#### Aim
Reproduce each line exactly, including spacing and punctuation.

-- Raw data start --

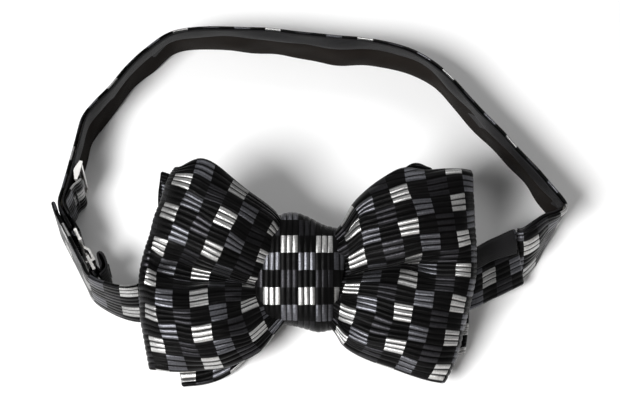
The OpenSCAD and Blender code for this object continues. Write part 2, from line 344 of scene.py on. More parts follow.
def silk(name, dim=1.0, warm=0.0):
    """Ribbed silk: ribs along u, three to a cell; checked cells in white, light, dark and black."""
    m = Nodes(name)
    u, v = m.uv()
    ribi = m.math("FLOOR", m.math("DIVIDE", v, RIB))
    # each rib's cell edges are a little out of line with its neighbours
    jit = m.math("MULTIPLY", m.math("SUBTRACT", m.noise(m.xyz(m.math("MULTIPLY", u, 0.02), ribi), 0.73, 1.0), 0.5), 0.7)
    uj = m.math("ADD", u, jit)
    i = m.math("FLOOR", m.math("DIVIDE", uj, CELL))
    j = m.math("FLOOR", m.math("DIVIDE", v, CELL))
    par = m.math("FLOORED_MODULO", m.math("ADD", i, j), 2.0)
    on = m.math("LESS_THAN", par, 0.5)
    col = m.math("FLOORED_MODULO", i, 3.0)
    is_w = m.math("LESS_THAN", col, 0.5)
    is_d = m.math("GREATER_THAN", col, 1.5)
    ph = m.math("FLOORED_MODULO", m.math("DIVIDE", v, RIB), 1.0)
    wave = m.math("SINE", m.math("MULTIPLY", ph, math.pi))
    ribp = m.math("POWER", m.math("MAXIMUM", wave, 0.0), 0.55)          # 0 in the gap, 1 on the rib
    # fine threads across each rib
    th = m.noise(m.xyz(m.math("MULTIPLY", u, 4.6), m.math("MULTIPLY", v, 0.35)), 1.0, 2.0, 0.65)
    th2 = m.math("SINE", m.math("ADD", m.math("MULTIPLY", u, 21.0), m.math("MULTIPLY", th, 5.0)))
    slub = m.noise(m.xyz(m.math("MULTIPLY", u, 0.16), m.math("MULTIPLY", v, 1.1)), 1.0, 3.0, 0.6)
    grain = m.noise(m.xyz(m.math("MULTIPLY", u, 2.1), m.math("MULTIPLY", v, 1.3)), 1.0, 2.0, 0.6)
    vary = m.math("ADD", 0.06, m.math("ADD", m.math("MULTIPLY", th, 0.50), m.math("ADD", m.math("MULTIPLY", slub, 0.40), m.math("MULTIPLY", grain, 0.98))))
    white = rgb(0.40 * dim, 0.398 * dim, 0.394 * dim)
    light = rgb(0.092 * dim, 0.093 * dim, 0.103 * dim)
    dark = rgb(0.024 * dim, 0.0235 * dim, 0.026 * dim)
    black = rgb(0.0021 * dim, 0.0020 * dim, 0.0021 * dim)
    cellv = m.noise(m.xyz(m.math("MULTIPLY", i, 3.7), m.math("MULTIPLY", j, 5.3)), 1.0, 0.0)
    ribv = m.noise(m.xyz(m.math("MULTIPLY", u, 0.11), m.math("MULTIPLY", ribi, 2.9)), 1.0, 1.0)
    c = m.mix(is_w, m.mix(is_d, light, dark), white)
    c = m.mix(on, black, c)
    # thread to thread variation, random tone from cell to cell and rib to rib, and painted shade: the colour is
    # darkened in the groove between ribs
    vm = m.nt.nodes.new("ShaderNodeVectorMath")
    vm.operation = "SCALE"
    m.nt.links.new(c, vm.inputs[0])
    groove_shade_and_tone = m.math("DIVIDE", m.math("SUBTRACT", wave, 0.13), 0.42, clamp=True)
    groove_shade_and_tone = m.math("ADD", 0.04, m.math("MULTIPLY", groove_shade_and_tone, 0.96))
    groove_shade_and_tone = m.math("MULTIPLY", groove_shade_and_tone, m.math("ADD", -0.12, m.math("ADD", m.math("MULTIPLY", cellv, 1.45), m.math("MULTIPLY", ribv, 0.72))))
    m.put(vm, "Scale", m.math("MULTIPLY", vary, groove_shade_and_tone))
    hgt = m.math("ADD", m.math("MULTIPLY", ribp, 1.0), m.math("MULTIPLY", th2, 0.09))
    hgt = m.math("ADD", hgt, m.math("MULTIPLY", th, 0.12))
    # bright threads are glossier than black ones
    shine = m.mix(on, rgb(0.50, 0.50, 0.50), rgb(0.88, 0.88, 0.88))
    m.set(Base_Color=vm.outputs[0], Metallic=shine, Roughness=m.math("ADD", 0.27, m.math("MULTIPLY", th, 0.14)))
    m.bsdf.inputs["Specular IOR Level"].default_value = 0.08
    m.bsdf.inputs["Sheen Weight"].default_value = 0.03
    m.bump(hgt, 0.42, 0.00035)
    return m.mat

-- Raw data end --

#### Response to this exercise
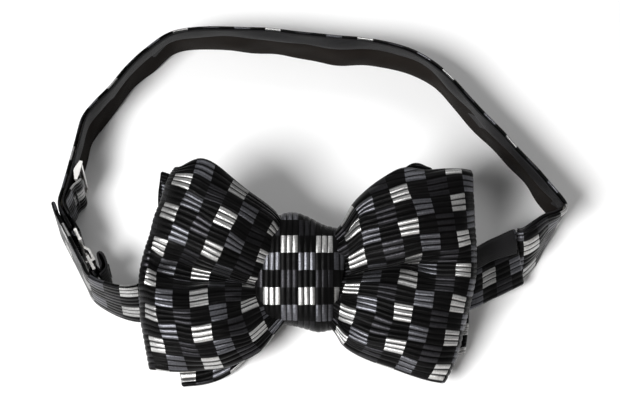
The OpenSCAD and Blender code for this object continues. Write part 2, from line 344 of scene.py on. More parts follow.
def silk(name, dim=1.0, warm=0.0):
    """Ribbed silk: ribs along u, three to a cell; checked cells in white, light, dark and black."""
    m = Nodes(name)
    u, v = m.uv()
    ribi = m.math("FLOOR", m.math("DIVIDE", v, RIB))
    # each rib's cell edges are a little out of line with its neighbours
    jit = m.math("MULTIPLY", m.math("SUBTRACT", m.noise(m.xyz(m.math("MULTIPLY", u, 0.02), ribi), 0.73, 1.0), 0.5), 0.7)
    uj = m.math("ADD", u, jit)
    i = m.math("FLOOR", m.math("DIVIDE", uj, CELL))
    j = m.math("FLOOR", m.math("DIVIDE", v, CELL))
    par = m.math("FLOORED_MODULO", m.math("ADD", i, j), 2.0)
    on = m.math("LESS_THAN", par, 0.5)
    col = m.math("FLOORED_MODULO", i, 3.0)
    is_w = m.math("LESS_THAN", col, 0.5)
    is_d = m.math("GREATER_THAN", col, 1.5)
    ph = m.math("FLOORED_MODULO", m.math("DIVIDE", v, RIB), 1.0)
    wave = m.math("SINE", m.math("MULTIPLY", ph, math.pi))
    ribp = m.math("POWER", m.math("MAXIMUM", wave, 0.0), 0.55)          # 0 in the gap, 1 on the rib
    # fine threads across each rib
    th = m.noise(m.xyz(m.math("MULTIPLY", u, 4.6), m.math("MULTIPLY", v, 0.35)), 1.0, 2.0, 0.65)
    th2 = m.math("SINE", m.math("ADD", m.math("MULTIPLY", u, 21.0), m.math("MULTIPLY", th, 5.0)))
    slub = m.noise(m.xyz(m.math("MULTIPLY", u, 0.16), m.math("MULTIPLY", v, 1.1)), 1.0, 3.0, 0.6)
    grain = m.noise(m.xyz(m.math("MULTIPLY", u, 2.1), m.math("MULTIPLY", v, 1.3)), 1.0, 2.0, 0.6)
    vary = m.math("ADD", 0.06, m.math("ADD", m.math("MULTIPLY", th, 0.50), m.math("ADD", m.math("MULTIPLY", slub, 0.40), m.math("MULTIPLY", grain, 0.98))))
    white = rgb(0.40 * dim, 0.398 * dim, 0.394 * dim)
    light = rgb(0.092 * dim, 0.093 * dim, 0.103 * dim)
    dark = rgb(0.024 * dim, 0.0235 * dim, 0.026 * dim)
    black = rgb(0.0021 * dim, 0.0020 * dim, 0.0021 * dim)
    cellv = m.noise(m.xyz(m.math("MULTIPLY", i, 3.7), m.math("MULTIPLY", j, 5.3)), 1.0, 0.0)
    ribv = m.noise(m.xyz(m.math("MULTIPLY", u, 0.11), m.math("MULTIPLY", ribi, 2.9)), 1.0, 1.0)
    c = m.mix(is_w, m.mix(is_d, light, dark), white)
    c = m.mix(on, black, c)
    # thread to thread variation, random tone from cell to cell and rib to rib, and painted shade: the colour is
    # darkened in the groove between ribs
    vm = m.nt.nodes.new("ShaderNodeVectorMath")
    vm.operation = "SCALE"
    m.nt.links.new(c, vm.inputs[0])
    groove_shade_and_tone = m.math("DIVIDE", m.math("SUBTRACT", wave, 0.13), 0.42, clamp=True)
    groove_shade_and_tone = m.math("ADD", 0.04, m.math("MULTIPLY", groove_shade_and_tone, 0.96))
    groove_shade_and_tone = m.math("MULTIPLY", groove_shade_and_tone, m.math("ADD", -0.12, m.math("ADD", m.math("MULTIPLY", cellv, 1.45), m.math("MULTIPLY", ribv, 0.72))))
    m.put(vm, "Scale", m.math("MULTIPLY", vary, groove_shade_and_tone))
    hgt = m.math("ADD", m.math("MULTIPLY", ribp, 1.0), m.math("MULTIPLY", th2, 0.09))
    hgt = m.math("ADD", hgt, m.math("MULTIPLY", th, 0.12))
    # bright threads are glossier than black ones
    shine = m.mix(on, rgb(0.50, 0.50, 0.50), rgb(0.88, 0.88, 0.88))
    m.set(Base_Color=vm.outputs[0], Metallic=shine, Roughness=m.math("ADD", 0.27, m.math("MULTIPLY", th, 0.14)))
    m.bsdf.inputs["Specular IOR Level"].default_value = 0.08
    m.bsdf.inputs["Sheen Weight"].default_value = 0.03
    m.bump(hgt, 0.42, 0.00035)
    return m.mat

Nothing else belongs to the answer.